More than anything, Darkscorch is Numero’s first entry into the vast pool of compilations out there over the past couple of decades digging up examples of 1970s-era heavy psych, proto metal – call it what you will, but the kind of efforts that are all about vaguely spooky atmospherics, lots of riffing and soloing and a take on non-good times hard rock that got a little left behind as bands like Judas Priest, Motorhead and Iron Maiden helped codify things further down the way. Instead, nearly all of this here has early years King Crimson, Black Sabbath, and Led Zeppelin hanging heavily over it all, not to mention Ummagumma-era Pink Floyd. The last is partially due to the fidelity – nearly everything here is classic on-a-shoestring when it comes to sound, but the murky live tracks on that first double album by Floyd seem almost to have been a raison d’etre. Meanwhile, with Zeppelin again providing an initial starting point, in all cases the specific lyrical themes all tend toward Tolkien (cited more than once – song titles include ‘King Of The Golden Hall’ and ‘Song Of Sauron’), Robert E. Howard’s Conan and medieval history real or feigned, usually with lots of blood, Satan and psychosis.

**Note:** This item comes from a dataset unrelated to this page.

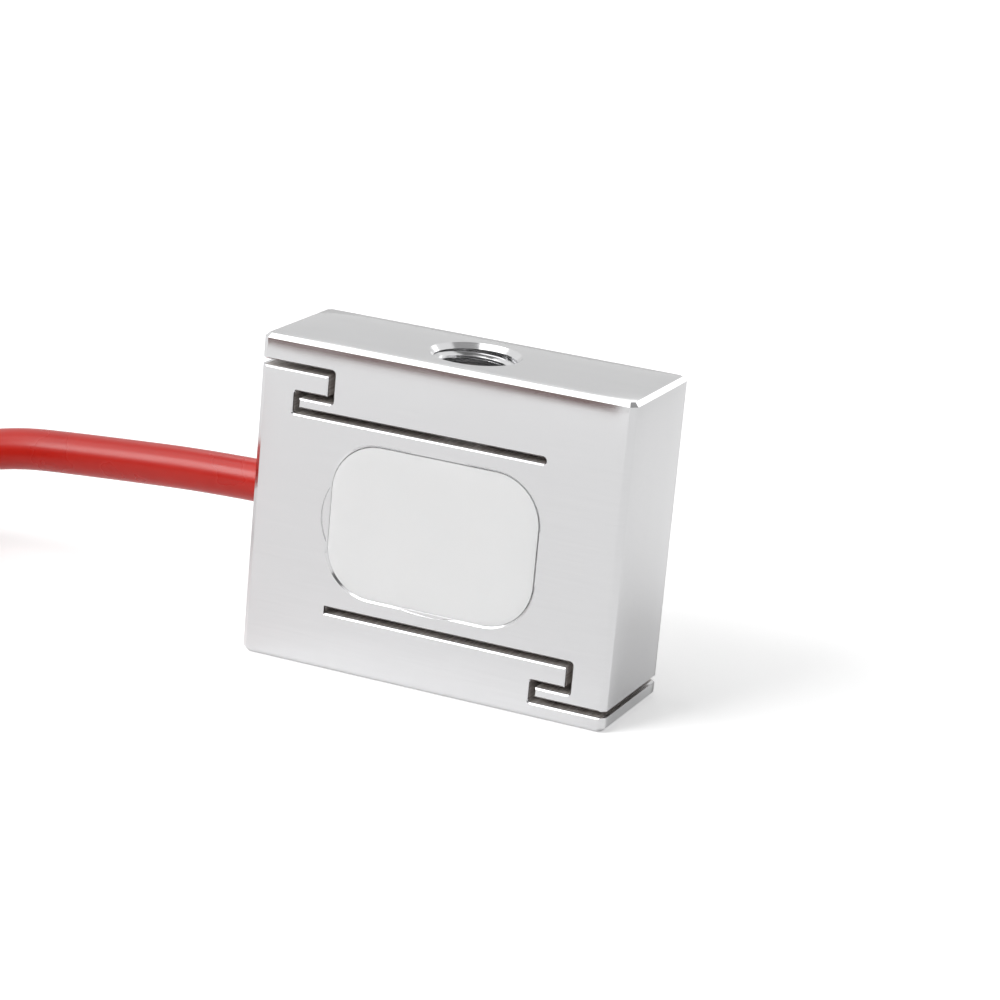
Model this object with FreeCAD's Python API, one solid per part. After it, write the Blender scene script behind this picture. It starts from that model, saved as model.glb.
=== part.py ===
# Miniature S type load cell with an integral cable.
#
# A flat block of stainless steel is cut through by two hooked slots, so that its
# upper and lower slabs are joined only by the thin walls above and below a gauge
# window.  A pull or push on the two threaded holes bends those walls, and foil
# gauges bonded inside the window measure it.  The hooks of the slots close on
# each other as overload stops.  Both mouths of the window are potted in white
# silicone.  Millimetres, +Z up; the cell stands on its lower loading face, with
# the origin at the middle of that face, its front towards -Y, its cable on -X.
import FreeCAD, Part
import math
import os
from FreeCAD import Vector

# ---- Sensing body -----------------------------------------------------------
body_width = 19.0             # X
body_depth = 6.9              # Y, front face to rear face
body_height = 15.9            # Z, between the two loading faces
side_chamfer = 0.3            # broken upright edges
end_chamfer = 0.2             # broken edges round the loading faces

# ---- Slots ------------------------------------------------------------------
slot_gap = 0.32               # width of the wire cut
slot_lip = 0.07               # broken edge along each slot on both faces
top_slab = 1.22               # slab above the slot that opens on the left
bottom_slab = 0.73            # slab below the slot that opens on the right
side_column = 1.97            # side face to the middle of the outer hook cut
hook_tongue = 1.77            # between the two upright cuts of a hook
hook_step = 0.79              # lower bar of a hook to its middle bar
end_wall = 4.12               # solid steel beyond the closed end of a long slot

# ---- Gauge window -----------------------------------------------------------
window_centre = 7.7           # height of its middle
window_width = 10.68
window_height = 7.48
window_radius = 2.4
window_lip = 0.12             # broken edge of its mouth
flexure_wall = 0.83           # steel between the window and each long slot
recess_width = 11.5           # shallow oval spot face round the mouth
recess_height = 7.92
recess_depth = 0.07

# ---- Threaded holes, M4 x 0.5 -----------------------------------------------
thread_diameter = 4.0         # plain bore at the thread's major diameter
mouth_diameter = 4.5          # countersink at 90 degrees

# ---- Potting and bridge -----------------------------------------------------
potting_inset = 0.13          # potting surface behind the face of the body
potting_edge = 0.10           # the silicone falls away at the steel
cavity_depth = 2.3            # space for the bridge between the two pottings
gauge_length = 2.2
gauge_width = 1.6
gauge_thickness = 0.08
gauge_margin = 0.14           # from a gauge to the rounded corner of the window
board_side = 3.14             # from the board to each side of the window
board_height = 2.6
board_thickness = 0.4
chip_length = 1.6
chip_width = 0.5
chip_thickness = 0.45
chip_pitch = 0.8
lead_diameter = 0.16          # enamelled wire from a gauge to the board
lead_lift = 0.3               # its bend clear of the board's edge
lead_foot = 0.35              # its length on the board

# ---- Cable ------------------------------------------------------------------
cable_diameter = 2.1
cable_hole = 2.6
cable_height = 7.6            # its axis where it leaves the side face
jacket_stop = 0.45            # jacket that shows inside the window
core_diameter = 0.45          # insulated conductor
core_offset = 0.36            # conductors from the cable's axis, in Y and in Z
core_foot = 0.8               # conductor lying on the board
core_reach = 0.4              # its bend clear of the board's edge
core_pitch = 0.64             # between conductors on the board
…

There’s fun to be had on a social and anthropological level in reading through the stories of all the bands – the vast majority are from the Midwest, plus a couple of Texas and southern Atlantic ringers, speaking not only to how classic rock took a foothold there from the start but still maintains it. Except in this case it was all fresh, and the stories of groups nearly getting lucky breaks or receiving a highlight moment by opening for acts like Alice Cooper or appearing at one of the many first wave festivals in the wake of Woodstock are rampant. It’s less musty than it is people doing the best with what they have, young and wanting to sound either heavier than they were or much older than their years. There’s also honest tragedy at points, with the story of Junction’s ‘Sorcerer’ concluded by a terrible car accident that killed two bandmembers. It’s not even Almost Famous, just never famous, but all the ups and downs could be as universal as anything.
But to be scrupulously fair, that collective best which the groups here reached for is at best haphazard, and there’s no true lost classic to be had, though there are some definite moments. If anything, for songs that were recorded across the space of a decade in radically different circumstances, there’s a remarkable uniformity still – if you just let this play without paying attention, you’ll hear one song after another of often wailing vocals, rock out endings, and more that feels more like the demo collection of just one band rather than sixteen, and a little can go a long way more than once. The diamonds in the rough that emerge always have just something extra. In the case of Wrath’s ‘Warlord’, it’s the fact that the singer was sick so another bandmember’s wife ended up doing the singing, lending a little something more on the Coven tip to what otherwise often just sounds like shirtless men singing about skinless zombies (instead of shirtless women). Stone Axe’s ‘Slave Of Fear’ has a nicely mesmerizing musical start and J. C. ‘Pete’ Bailey’s moaning post-Ozzy approach to its credit, which followed by the arch, nervous tones of Wizard’s ‘Seance’ makes for a good vocal contrast. The frazzled organ stomp and swagger of ‘Wizzard Kings’ by Inside is two minutes of pure garage swagger with a grey robe or two on top, while Medusa’s ‘Black Wizard’ (if you’re sensing another common theme by now, you’re right) has a beautiful start that nicely contrasts with its intentionally abrupt reprise and end. So it would make another fine enough compilation in its own right with the others mentioned above that have been floating around, either official or barely bootleg level.
Yet there’s also a sense of missed opportunity here, or at least a package that promises something else that’s not quite delivered. The history of fantasy literature and fantasy role gaming in particular – often aided and abetted by beer and copious amounts of weed – is now so long intertwined with metal and latter day psych that a full delving into that would be welcome on a historical level. The bands featured on Darkscorch were the ones generally trying to make their way somehow in the world and a number were certainly doing the reading which led to things like Dungeons and Dragons, but it was their spiritual younger siblings still in middle and high school that were doing the gaming and letting that translate into their own music, well after the bands here broke up. From cover art to song names, album names and more, there’s something to investigate (my own favourite bit of trivia – seeing ads in the late eighties in LA for a Palm Springs group called Sons Of Kyuss, a name borrowed liberally from a Dungeons and Dragons monster book, before the TSR company called time on that leading to a shortening to Kyuss and eventually Josh Homme doing everything he does). Texas band the Linus Pauling Quartet released a 3 CD overview of their career last year called Assault On The Vault Of The Ancient Bonglords which was not only packaged to look like a standalone gaming adventure, it was a self-contained gaming adventure, with homemade maps and art that also hits that immediate center of nostalgia and memory Numero’s compilation does.
So Darkscorch Canticles isn’t that kind of ultimate themed anthology, but it is an enjoyable indulgence still, the kind of collection that works because it avoids the leading lights to see how ideas and approaches took new and different shapes, down to the concluding 1980 effort by Hellstorm ‘Cry For The Newborn’, heavy, woozy, but still fascinating, a salute to a sound and aesthetic that was going deeper underground before its later recovery and mutations. There are far worse swan songs.